Желание выставить себя с самой выгодной стороны, выдвинуться в первый ряд – это тщеславное суетливое желание ни на минуту не исчезает из интеллигентской души, и бесконечные интриги, разнузданная игра себялюбия – иногда совершенно невинная, детская, иногда скверная, потому что корыстолюбивая, – постоянно происходят на фоне молчаливого народного героизма. Идти на бастион значит идти почти на верную смерть, и вот по дороге туда культурный человек штабс-капитан Михайлов думает: “И каково будет удивление и радость Наташи, когда она вдруг прочтет в “Инвалиде” описание, как я первый влез на пушку и получил Георгия. Капитана я должен получить по старому представлению. Потом очень легко я в этом же году могу получить майора по линии, потому что немало перебито, да и еще, верно, много перебьют нашего брата в эту кампанию. А потом опять будет дело, и мне, как известному человеку, поручат полк… подполковник… Анну на шею… полковник…” – и в мечтах своих штабс-капитан Михайлов добрался уже до генеральского чина… Тот же штабс-капитан Михайлов на музыке в саду весь поглощен соображениями о том, как и с кем ему поздороваться, к. кому подойти, с кем заговорить. Он избегает компании своих товарищей-армейцев, потому что один из них в верблюжьих штанах и без перчаток, а другой кричит ужасно громко на весь сад, – но не решается и подойти к “аристократам”… “Что, ежели, – спрашивает он себя, – они вдруг мне не поклонятся, или поклонятся и будут продолжать говорить между собою, как будто меня нет, или вовсе уйдут от меня, и я там останусь один?…”
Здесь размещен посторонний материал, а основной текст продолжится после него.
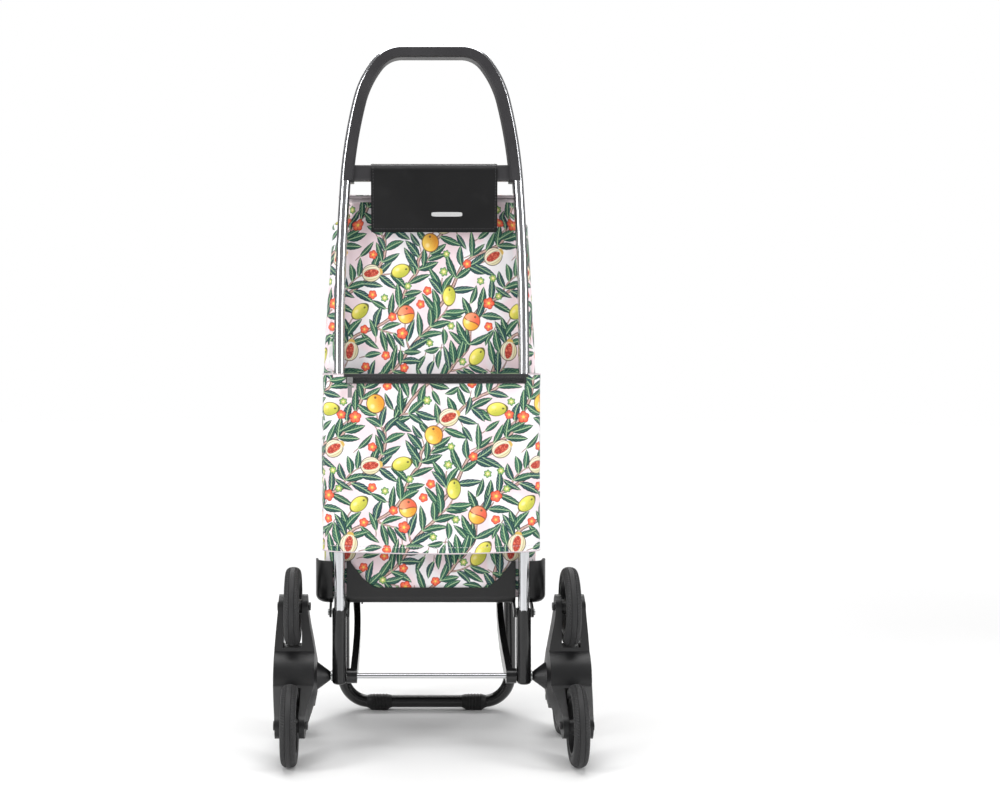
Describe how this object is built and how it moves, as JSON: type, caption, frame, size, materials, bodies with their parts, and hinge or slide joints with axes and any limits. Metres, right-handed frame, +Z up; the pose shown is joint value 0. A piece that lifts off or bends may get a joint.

Ребячество капитана Михайлова вызывает лишь улыбку, как вызывают улыбку и его ненужные мысли. Но можно не только улыбаться, а и задуматься, видя поразительное и странное сочетание культурной ярмарки тщеславия и эгоизма с молчаливым героизмом простого народа.
В культурном человеке слишком сильно чувство личности: это-то и портит все дело. Лишь в минуты нравственного прозрения спрашивает он себя: “Что значат смерть и страдания такого ничтожного червяка, как я, в сравнении со столькими смертями и страданиями?”… Но вид чистого неба, сияющего солнца, красивого города опять приводит культурную душу в обычное состояние маленьких себялюбивых забот, опасений, мечтаний… Быть лучше, сильнее, красивее другого – вот нерв культурного бытия, и в этом же его главное противоречие с народным духом.